To perform the conversion, the 10-bit binary string is logically broken into three groups, starting from the LSB:

  • The first two bits (MSB side)
  • The next four bits (middle nybble)
  • The final four bits (LSB nybble)
Consider the decimal value 850, which is $1101010010_2$ in 10-bit binary.
  • Group 1 (MSB, 2 bits): $11_2 = \mathbf{3}$
  • Group 2 (Middle, 4 bits): $0101_2 = \mathbf{5}$
  • Group 3 (LSB, 4 bits): $0010_2 = \mathbf{2}$
The Hexadecimal result is 0x352. This calculator performs this conversion instantly, presenting the 10-bit configuration in the compact, engineer-friendly format of three Hex digits, making it much easier to match the physical switch setting to the device’s documentation.

Configuration Challenges and Reliability

Working with a 10-position switch introduces the potential for increased human error compared to smaller arrays. Two primary challenges emerge:

1. Counting and Weighting: It is easy to miscount switches, especially when dealing with the high weights. Misplacing the MSB (Switch 10, weight 512) by one position results in an error of 256 or 512 in the final decimal value, causing catastrophic misconfiguration. The calculator mitigates this by providing instant, unambiguous feedback on the decimal and binary result of the setting.

2. Manufacturer Labeling: As with all DIP switches, the biggest pitfall is the manufacturer’s labeling of the LSB. Although this calculator follows the convention of Switch 1 being the LSB ($2^0$), some hardware might label the switch corresponding to $2^9$ as “1” or “MSB.” Always confirm the board’s documentation to ensure your physical switch setting matches the intended binary weighting order. If the binary string generated by the calculator needs to be set in reverse order on the physical device, it indicates a reversed manufacturer labeling convention.

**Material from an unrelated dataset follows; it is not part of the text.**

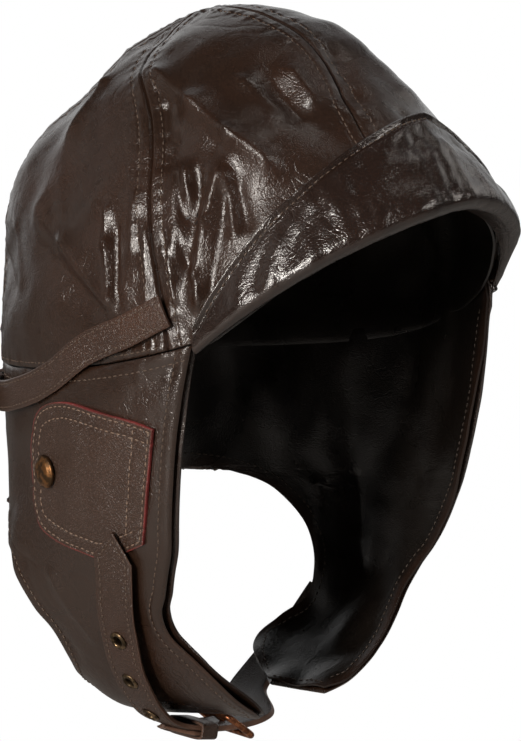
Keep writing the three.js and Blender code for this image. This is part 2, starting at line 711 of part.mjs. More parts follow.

Despite these challenges, the 10-bit DIP switch remains an icon of reliability. It requires no software, no power-on sequence, and no battery backup to maintain its state. It is a simplex input system—a pure, one-way command set by the user—which ensures that the configured device always starts with the same, fixed parameters, making it a cornerstone of robust hardware design.